3. PLANTING YOUR WINTER VEGETABLE GARDEN-WHERE? How you place your plants can be vital to the ultimate success for your garden. Use the following guide as map.
ONIONS: Plant your onions and carrots close together. Fly's that are attracted to carrots will be deterred by the smell of onion and you can minimise potential fly damage. Also plant beetroot, cabbage, and parsnip close by. However Asparagus & Peas should be kept away from onions.
BEANS: Beans should be planted closely too Broccoli, Brussels Sprouts, Peas & Radishes. However keep them away from onions! RADISHES: Plant these around carrots, kale, spinach and onions
4.KEEPING YOUR NEW PLANTS WARM- Now that your seeds have germinated it's important to keep your new plants growing happily
Dubbo temperatures can get below zero degrees. It's best to be prepared on keeping your bulbs and sprouts warm when frosts are predicted! Their are a few things you can do to protect them from the frost.

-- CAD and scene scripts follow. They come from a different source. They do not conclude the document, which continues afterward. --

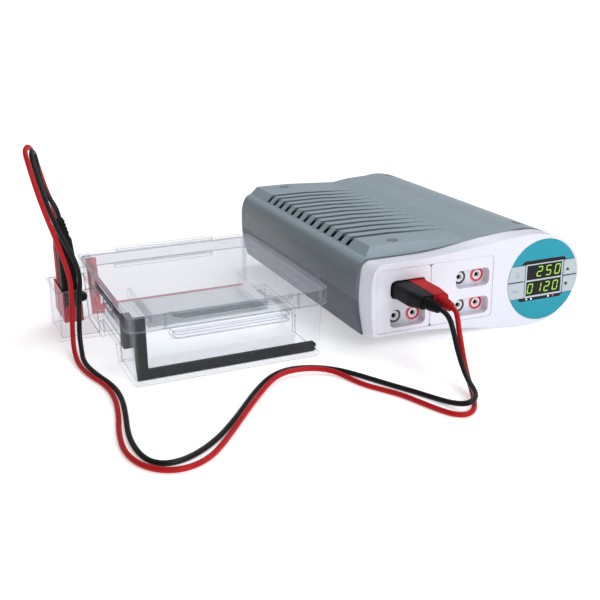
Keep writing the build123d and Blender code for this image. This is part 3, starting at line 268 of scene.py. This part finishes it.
M["relief_black"] = plastic("relief_black", (0.007, 0.007, 0.008), rough=0.50, vary=0.12, grain=0.10, edge=0.0003, specular=0.12)
M["relief_red"] = plastic("relief_red", (0.44, 0.012, 0.016), rough=0.50, vary=0.06, grain=0.10, edge=0.0003, specular=0.12)
M["ring_black"] = plastic("ring_black", (0.012, 0.012, 0.014), rough=0.16, vary=0.10, coat=0.5)
M["ring_red"] = plastic("ring_red", (0.68, 0.014, 0.026), rough=0.16, vary=0.05, coat=0.5)
M["insert"] = plastic("insert_white", (0.80, 0.81, 0.84), rough=0.28, vary=0.02)
M["teal"] = plastic("panel_teal", (0.010, 0.300, 0.400), rough=0.36, vary=0.03, grain=0.03, specular=0.3)
M["bar"] = plastic("indicator_dark", (0.006, 0.006, 0.008), rough=0.3, vary=0.1, specular=0.2)
M["frame"] = plastic("display_frame_light", (0.48, 0.55, 0.61), rough=0.3, vary=0.02)
M["lens"] = plastic("display_lens", (0.007, 0.006, 0.009), rough=0.16, vary=0.15, specular=0.2)
M["key"] = plastic("key_membrane", (0.460, 0.525, 0.575), rough=0.38, vary=0.015, grain=0.05, edge=0.0003)
M["legend"] = plastic("legend_ink", (0.008, 0.010, 0.016), rough=0.6, vary=0.15)
M["legend_soft"] = plastic("legend_grey", (0.22, 0.26, 0.30), rough=0.6, vary=0.1)
M["board"] = plastic("circuit_board", (0.02, 0.16, 0.06), rough=0.35, vary=0.14, scale=240, coat=0.2)
M["sink"] = brushed("heat_sink", (0.55, 0.56, 0.57), rough=0.34, stretch=(30, 1, 30))
M["capacitor"] = plastic("capacitor_sleeve", (0.02, 0.035, 0.10), rough=0.25, vary=0.08)
M["core"] = plastic("core_laminate", (0.16, 0.15, 0.145), rough=0.55, vary=0.18, scale=220, metallic=0.6)
M["winding"] = plastic("winding_tape", (0.60, 0.40, 0.08), rough=0.35, vary=0.14, scale=160)
M["fan"] = plastic("fan_plastic", (0.02, 0.021, 0.023), rough=0.45, vary=0.1)
M["fuse"] = plastic("fuse_glass", (0.62, 0.64, 0.64), rough=0.15, vary=0.1, metallic=0.5)
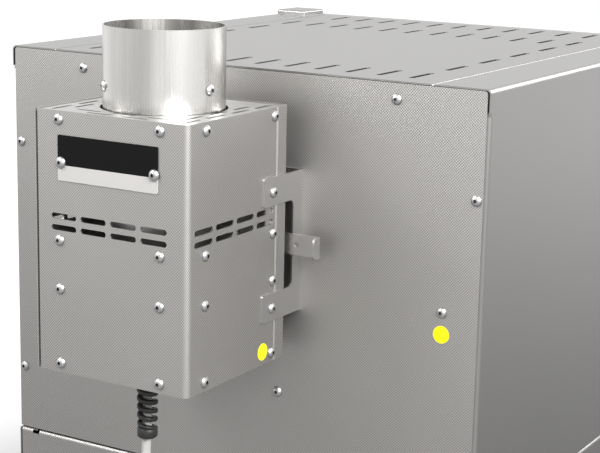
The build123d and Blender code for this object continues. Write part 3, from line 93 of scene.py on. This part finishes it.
class Material:
    """A node material that is built one step at a time."""

    def __init__(self, name, colour, metallic=0.0, roughness=0.5):
        self.data = bpy.data.materials.new(name)
        self.data.use_nodes = True
        self.tree = self.data.node_tree
        self.shader = self.tree.nodes["Principled BSDF"]
        self.shader.inputs["Base Color"].default_value = (*colour, 1.0)
        self.shader.inputs["Metallic"].default_value = metallic
        self.shader.inputs["Roughness"].default_value = roughness
        self.coords = self.node("ShaderNodeTexCoord").outputs["Object"]

    def node(self, kind, **settings):
        made = self.tree.nodes.new(kind)
        for key, value in settings.items():
            setattr(made, key, value)
        return made

    def link(self, source, target):
        self.tree.links.new(source, target)

    def maths(self, operation, first, second=None, third=None):
        """A maths node. Each value is a number or another node's output."""
        made = self.node("ShaderNodeMath", operation=operation)
        for socket, value in zip(made.inputs, (first, second, third)):
            if isinstance(value, (int, float)):
                socket.default_value = value
            elif value is not None:
                self.link(value, socket)
        return made.outputs[0]

    def axes(self):
        split = self.node("ShaderNodeSeparateXYZ")
        self.link(self.coords, split.inputs[0])
        return split.outputs

    def noise(self, scale, stretch=(1, 1, 1), detail=3.0):
        """Noise over the object's own place. A small stretch along an axis draws the pattern out along it."""
        mapping = self.node("ShaderNodeMapping")
        mapping.inputs["Scale"].default_value = stretch
        self.link(self.coords, mapping.inputs["Vector"])
        made = self.node("ShaderNodeTexNoise")
        made.inputs["Scale"].default_value = scale
        made.inputs["Detail"].default_value = detail
        self.link(mapping.outputs[0], made.inputs["Vector"])
        return made.outputs["Fac"]

    def spread(self, value, low, high):
        """Maps 0..1 onto low..high."""
        made = self.node("ShaderNodeMapRange")
        self.link(value, made.inputs["Value"])
        made.inputs["To Min"].default_value = low
        made.inputs["To Max"].default_value = high
        return made.outputs["Result"]

    def mix(self, fac, first, second):
        """A colour that goes from first to second."""
        made = self.node("ShaderNodeMix", data_type="RGBA")
        self.link(fac, made.inputs["Factor"])
        made.inputs[MIX_A].default_value = (*first, 1.0)
        made.inputs[MIX_B].default_value = (*second, 1.0)
        return made.outputs[MIX_RESULT]

    def bump(self, height, strength, distance):
        made = self.node("ShaderNodeBump")
        made.inputs["Strength"].default_value = strength
        made.inputs["Distance"].default_value = distance
        self.link(height, made.inputs["Height"])
        self.link(made.outputs[0], self.shader.inputs["Normal"])

    def colour_by(self, socket):
        self.link(socket, self.shader.inputs["Base Color"])

    def rough_by(self, socket):
        self.link(socket, self.shader.inputs["Roughness"])


# ---------------------------------------------------------------- materials
weave_pitch = 0.0022  # two rows of dimples
sheet_grain = (1, 60, 60)  # the grain of smooth sheet is drawn out along x
tube_grain = (12, 12, 0.3)
# painted reflection: the stretch of the tube's broad light and dark bands
tube_reflection_bands = (1, 1, 0.04)
painted_shade_reach = 0.0025  # how near a wall the painted shade darkens bright metal
grey_share = 0.34  # of the blank plate's height


def structured_steel(name, level):
    """Stainless sheet with a rolled pattern of fine dimples in diagonal rows."""
    m = Material(name, (level, level, level), metallic=1.0, roughness=0.42)
    x, y, z = m.axes()
    wave = 2 * math.pi / weave_pitch
    along = m.maths("SINE", m.maths("MULTIPLY", m.maths("ADD", x, y), wave))
    upright = m.maths("SINE", m.maths("MULTIPLY", z, wave))
    dimple = m.maths("MULTIPLY_ADD", m.maths("MULTIPLY", along, upright), 0.5, 0.5)
    dark = (level * 0.55, level * 0.535, level * 0.52)
    light = (level * 1.3, level * 1.27, level * 1.235)
    m.colour_by(m.mix(dimple, dark, light))
    m.rough_by(m.spread(m.noise(9.0), 0.46, 0.6))
    m.bump(dimple, 0.4, 0.0003)
    return m.data


def satin_steel(name, level):
    """Smooth stainless sheet with a faint grain."""
    m = Material(name, (level, level, level), metallic=1.0, roughness=0.34)
    streak = m.noise(30.0, sheet_grain, 4.0)
    dark = (level * 0.94, level * 0.925, level * 0.91)
    light = (level * 1.06, level * 1.045, level * 1.03)
    m.colour_by(m.mix(streak, dark, light))
    m.rough_by(m.spread(m.noise(6.0), 0.3, 0.38))
    m.bump(streak, 0.04, 0.0002)
    return m.data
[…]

1. Garden Cloth: The green mesh you often see over greenhouses- use it as a covering. 2. Overnight Tarp: Build a frame over your vegetable garden so you can place a tarp ontop of your frame overnight to prevent frost damage
3. Plastic Bottles: For smaller plants, cut litre soft drink bottles in half and place the bottom half over the plant simulating a dome. Overnight place these domes on your plant, this way they are in their own mini greenhouses and the frost won't damage them. *Recommended when the temperature drops below zero 4. Garden Fleece: You can pick up garden fleece cheap from any hardware store, simply layer it over your garden. For larger plants wrap it around them as if it's got a jacket on. 5. Over the top Greenhouses: For garden beds, you can pick up some really great small greenhouses that you simply put over the top of your patch. These are perfect if you don't have a certain amount of time to tend to your garden each night during frost periods. They will fit multiple plants and keep in warmth.
So if you choose to start your garden now, choose the correct seeds for your climate, germinate them inside and then when you replant them outside keep them warm!